Well Iran called our bluff and told us that if we didn't like their oil, then they'd help us out and sell it to someone else, IMMEDIATELY, like the Chinese or Indians, who will be happy to buy it.

Talk about shooting yourself in the foot.

The facts with regards to Iran are these:

1. 1739. Iran invaded India. The last invasion they ever staged.

http://en.wikipedia.org/wiki/Battle_of_Karnal

2. In the 1950's the west helped depose a democratically elected non-extremist leader and replaced him with the Shah (a brutal tyrant), because we wanted their oil on our terms.

2. The Iranians revolted and installed a theocracy. Not to my tastes as an atheist, but it's their country I guess.

3. We helped arm Saddam to fight them during the Iran/Iraq war. The war was started by Iraq.

4. Iran knows it has valuable resources coveted by others. It seeks to secure insurance against future theft. So it starts a program to develop nuclear weapons.

5. Iran increases its push for nuclear weapons, when it finds itself flanked by hostile US Troops in Kuwait, Saudi Arabia, Iraq and Afghanistan. Other considerations are a hostile and nuclear armed Israel in the neigbourhood, a nuclear armed and unstable Pakistan to the North-west, a benign, but still nuclear armed India to the west and a nuclear-armed Russia to the North (with a history of empire).

6. 2011 - Iran decides it really isn't keen on accepting freshly printed dollars for its oil and opens its own oil bourse to sell in currencies of its own choosing, as is its sovereign right.

7. The west know they are broke and will not be able to use funny money to buy oil from Iran, cripes! So they gee-up the bombers before Iran finally has the means to defend itself, fingers crossed.
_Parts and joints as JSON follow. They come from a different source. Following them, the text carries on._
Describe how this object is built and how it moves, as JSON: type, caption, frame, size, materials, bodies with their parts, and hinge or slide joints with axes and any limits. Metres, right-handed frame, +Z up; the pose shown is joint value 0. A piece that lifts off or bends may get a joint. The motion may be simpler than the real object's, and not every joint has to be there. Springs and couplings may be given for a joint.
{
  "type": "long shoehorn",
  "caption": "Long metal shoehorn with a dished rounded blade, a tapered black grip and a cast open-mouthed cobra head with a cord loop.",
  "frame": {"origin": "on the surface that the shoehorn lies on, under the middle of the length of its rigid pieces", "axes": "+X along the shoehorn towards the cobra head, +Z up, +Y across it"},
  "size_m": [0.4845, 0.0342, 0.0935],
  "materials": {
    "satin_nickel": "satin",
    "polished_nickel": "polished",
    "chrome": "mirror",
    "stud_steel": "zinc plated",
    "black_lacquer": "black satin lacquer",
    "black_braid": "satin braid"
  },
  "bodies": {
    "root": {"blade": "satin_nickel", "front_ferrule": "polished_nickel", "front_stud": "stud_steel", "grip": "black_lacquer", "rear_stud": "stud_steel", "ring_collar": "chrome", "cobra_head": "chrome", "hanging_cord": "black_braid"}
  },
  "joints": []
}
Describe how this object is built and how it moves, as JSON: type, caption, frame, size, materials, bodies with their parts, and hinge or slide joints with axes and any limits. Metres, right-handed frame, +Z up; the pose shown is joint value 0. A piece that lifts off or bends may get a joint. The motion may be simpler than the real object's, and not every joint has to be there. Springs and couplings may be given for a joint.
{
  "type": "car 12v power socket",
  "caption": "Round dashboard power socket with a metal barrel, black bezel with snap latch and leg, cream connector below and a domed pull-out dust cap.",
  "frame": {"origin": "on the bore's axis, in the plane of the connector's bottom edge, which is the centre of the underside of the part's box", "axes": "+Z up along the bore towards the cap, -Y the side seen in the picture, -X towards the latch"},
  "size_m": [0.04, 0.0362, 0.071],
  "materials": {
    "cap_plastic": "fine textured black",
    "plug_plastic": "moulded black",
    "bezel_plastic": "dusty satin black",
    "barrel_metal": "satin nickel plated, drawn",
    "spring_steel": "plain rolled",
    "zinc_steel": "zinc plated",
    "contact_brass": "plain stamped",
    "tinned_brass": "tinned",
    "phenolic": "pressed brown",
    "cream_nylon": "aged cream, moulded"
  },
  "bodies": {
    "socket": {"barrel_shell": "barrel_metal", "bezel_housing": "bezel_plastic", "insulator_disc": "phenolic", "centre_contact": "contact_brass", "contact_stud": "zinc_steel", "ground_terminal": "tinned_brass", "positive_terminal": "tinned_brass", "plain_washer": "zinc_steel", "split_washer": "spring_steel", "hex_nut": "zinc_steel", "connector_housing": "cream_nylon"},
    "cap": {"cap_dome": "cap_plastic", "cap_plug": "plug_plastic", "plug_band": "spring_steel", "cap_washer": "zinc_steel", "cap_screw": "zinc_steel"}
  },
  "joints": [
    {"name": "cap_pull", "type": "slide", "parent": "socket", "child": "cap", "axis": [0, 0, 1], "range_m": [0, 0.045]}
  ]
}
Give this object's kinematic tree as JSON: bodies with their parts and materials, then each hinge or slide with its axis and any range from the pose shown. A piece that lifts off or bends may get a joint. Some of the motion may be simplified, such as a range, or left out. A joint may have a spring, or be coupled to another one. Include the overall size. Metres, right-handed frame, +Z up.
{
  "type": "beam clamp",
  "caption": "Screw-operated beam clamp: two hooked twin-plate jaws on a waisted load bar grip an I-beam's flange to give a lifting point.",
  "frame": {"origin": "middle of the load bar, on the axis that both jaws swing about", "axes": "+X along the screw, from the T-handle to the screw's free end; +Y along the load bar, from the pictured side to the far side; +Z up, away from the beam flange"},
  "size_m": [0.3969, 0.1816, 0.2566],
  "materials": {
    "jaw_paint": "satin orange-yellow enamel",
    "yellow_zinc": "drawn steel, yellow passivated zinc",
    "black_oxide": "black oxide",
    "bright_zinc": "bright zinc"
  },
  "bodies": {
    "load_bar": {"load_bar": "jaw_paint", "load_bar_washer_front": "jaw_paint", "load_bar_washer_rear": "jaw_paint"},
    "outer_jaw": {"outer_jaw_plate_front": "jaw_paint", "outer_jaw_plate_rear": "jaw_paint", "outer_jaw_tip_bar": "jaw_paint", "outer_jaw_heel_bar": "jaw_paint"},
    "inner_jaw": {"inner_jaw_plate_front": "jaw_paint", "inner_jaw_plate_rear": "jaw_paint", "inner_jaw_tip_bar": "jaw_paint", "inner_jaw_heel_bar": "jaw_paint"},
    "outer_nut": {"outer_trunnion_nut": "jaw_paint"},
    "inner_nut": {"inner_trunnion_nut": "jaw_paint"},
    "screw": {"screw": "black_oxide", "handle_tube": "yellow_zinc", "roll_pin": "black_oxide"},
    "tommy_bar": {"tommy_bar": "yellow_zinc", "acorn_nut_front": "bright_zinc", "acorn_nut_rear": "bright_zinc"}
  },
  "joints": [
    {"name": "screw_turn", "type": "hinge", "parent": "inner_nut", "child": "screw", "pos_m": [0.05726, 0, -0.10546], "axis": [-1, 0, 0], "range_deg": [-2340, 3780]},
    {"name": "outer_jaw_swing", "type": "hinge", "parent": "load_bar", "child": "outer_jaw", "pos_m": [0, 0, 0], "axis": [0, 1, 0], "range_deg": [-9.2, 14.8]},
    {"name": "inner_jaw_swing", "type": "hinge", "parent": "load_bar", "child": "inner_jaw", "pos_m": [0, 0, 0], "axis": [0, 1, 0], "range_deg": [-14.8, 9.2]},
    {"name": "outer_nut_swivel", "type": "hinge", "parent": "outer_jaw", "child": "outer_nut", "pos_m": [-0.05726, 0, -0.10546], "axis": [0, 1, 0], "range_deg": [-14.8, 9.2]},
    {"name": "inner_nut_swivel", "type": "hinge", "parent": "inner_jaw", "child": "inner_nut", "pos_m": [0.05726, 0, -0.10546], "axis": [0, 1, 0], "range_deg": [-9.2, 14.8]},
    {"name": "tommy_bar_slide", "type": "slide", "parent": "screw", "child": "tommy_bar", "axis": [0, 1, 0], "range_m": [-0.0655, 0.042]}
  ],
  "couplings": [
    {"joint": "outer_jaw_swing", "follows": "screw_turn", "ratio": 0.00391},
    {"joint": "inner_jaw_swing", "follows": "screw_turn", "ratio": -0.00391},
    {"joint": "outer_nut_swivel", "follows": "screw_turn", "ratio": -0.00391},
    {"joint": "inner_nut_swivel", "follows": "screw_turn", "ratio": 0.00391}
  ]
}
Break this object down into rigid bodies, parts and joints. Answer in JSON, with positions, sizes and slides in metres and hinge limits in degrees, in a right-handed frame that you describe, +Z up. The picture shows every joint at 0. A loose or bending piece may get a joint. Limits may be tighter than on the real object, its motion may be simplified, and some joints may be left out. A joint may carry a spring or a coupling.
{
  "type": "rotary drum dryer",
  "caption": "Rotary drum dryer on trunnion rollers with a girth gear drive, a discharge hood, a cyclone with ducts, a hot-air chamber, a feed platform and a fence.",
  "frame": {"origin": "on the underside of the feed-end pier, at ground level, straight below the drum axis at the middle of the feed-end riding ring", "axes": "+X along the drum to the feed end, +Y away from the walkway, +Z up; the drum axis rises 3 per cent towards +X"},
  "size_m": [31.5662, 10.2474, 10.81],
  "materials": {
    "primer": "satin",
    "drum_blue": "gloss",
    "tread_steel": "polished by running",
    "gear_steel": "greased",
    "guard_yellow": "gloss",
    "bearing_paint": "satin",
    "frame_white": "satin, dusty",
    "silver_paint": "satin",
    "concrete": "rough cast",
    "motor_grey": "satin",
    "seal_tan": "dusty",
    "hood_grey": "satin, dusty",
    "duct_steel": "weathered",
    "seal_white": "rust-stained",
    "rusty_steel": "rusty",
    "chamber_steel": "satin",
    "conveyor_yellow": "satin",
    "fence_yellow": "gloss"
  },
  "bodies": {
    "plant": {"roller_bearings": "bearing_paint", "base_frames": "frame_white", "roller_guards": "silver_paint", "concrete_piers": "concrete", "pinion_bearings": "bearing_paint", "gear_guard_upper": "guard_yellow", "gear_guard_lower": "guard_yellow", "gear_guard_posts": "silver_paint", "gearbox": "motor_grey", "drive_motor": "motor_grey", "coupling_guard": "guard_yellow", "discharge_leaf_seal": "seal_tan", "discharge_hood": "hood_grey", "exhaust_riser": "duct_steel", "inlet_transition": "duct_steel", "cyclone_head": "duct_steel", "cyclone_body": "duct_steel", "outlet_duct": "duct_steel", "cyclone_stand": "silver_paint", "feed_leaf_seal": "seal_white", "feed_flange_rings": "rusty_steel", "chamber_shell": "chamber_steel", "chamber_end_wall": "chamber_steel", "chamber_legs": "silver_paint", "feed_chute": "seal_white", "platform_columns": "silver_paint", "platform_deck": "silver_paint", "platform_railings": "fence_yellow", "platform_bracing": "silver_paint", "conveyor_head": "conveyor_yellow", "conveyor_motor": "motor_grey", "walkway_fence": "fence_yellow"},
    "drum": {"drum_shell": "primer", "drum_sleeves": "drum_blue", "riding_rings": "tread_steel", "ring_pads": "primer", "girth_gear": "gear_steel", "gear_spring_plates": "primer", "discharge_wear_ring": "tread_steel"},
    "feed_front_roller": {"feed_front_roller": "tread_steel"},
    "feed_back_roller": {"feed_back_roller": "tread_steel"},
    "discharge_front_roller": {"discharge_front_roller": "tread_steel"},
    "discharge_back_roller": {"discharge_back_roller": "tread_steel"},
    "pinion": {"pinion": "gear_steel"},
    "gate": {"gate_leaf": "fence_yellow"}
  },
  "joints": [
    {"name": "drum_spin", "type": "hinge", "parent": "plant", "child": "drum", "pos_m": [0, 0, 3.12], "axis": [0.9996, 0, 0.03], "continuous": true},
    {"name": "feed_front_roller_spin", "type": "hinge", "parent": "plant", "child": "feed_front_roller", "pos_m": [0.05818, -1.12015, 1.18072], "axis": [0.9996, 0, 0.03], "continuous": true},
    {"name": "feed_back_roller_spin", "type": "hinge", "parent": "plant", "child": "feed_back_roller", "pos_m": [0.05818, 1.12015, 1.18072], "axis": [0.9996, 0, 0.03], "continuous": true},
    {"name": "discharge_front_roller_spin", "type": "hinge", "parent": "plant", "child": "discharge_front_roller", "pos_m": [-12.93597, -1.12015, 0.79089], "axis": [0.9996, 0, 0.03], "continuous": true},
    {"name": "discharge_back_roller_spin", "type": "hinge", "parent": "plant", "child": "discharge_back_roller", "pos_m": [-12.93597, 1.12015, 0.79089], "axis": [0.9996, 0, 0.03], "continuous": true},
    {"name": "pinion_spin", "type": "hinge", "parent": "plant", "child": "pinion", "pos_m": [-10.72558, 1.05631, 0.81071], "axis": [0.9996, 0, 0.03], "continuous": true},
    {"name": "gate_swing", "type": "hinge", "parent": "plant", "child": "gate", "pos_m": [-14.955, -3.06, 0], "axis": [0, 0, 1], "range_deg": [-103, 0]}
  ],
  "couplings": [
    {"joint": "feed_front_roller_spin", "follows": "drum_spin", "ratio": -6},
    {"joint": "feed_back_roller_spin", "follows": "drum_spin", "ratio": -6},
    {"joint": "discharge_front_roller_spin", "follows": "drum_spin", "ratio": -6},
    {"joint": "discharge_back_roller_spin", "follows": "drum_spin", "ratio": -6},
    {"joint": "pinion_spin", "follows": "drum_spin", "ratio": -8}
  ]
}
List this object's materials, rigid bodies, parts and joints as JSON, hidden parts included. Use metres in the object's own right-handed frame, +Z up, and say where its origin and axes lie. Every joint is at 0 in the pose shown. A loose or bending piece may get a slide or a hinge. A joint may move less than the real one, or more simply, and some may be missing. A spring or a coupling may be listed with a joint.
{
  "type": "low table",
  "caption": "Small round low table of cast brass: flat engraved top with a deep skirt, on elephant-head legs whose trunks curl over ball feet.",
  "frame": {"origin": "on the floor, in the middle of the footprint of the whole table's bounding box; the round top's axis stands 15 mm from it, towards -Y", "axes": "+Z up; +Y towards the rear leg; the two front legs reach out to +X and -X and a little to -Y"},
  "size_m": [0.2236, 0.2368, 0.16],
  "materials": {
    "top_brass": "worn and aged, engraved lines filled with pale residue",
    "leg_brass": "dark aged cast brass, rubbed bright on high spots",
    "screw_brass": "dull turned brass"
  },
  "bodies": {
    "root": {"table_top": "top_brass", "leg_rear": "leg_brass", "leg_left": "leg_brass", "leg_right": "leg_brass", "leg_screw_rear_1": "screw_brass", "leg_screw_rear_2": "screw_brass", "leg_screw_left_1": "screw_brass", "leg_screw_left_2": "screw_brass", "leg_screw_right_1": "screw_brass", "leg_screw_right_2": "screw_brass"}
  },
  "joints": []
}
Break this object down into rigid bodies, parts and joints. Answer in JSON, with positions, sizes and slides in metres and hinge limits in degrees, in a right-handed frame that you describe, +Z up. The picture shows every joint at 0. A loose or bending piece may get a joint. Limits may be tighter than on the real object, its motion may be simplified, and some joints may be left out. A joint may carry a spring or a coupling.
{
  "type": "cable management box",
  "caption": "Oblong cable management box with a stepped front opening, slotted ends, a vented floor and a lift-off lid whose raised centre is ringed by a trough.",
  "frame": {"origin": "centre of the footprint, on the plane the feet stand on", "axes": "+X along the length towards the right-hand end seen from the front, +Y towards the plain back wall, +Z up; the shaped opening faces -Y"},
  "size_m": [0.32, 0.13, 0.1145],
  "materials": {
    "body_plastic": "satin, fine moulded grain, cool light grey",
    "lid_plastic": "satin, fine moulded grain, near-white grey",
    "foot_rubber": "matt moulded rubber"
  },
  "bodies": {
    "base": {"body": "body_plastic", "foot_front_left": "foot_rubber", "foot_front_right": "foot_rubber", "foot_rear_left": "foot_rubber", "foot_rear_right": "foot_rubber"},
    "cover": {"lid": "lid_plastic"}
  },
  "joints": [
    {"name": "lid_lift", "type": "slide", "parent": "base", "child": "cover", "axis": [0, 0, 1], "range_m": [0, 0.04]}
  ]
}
Sorry, sorry. What I meant to say is they are a nation of mad mullahs (even the 25,000 jews who live there! http://en.wikipedia.org/wiki/Persian_Jews), who will try to kill us all , especially peaceful Israel, who has only ever had wars with all its neighbours. These sub-human mad-men must be stopped!

BOMB THEM NOW!!!

The General said...

Pakistan to the North-east I meant to say!

The General said...

And India to the East! It's late and I've been drinking.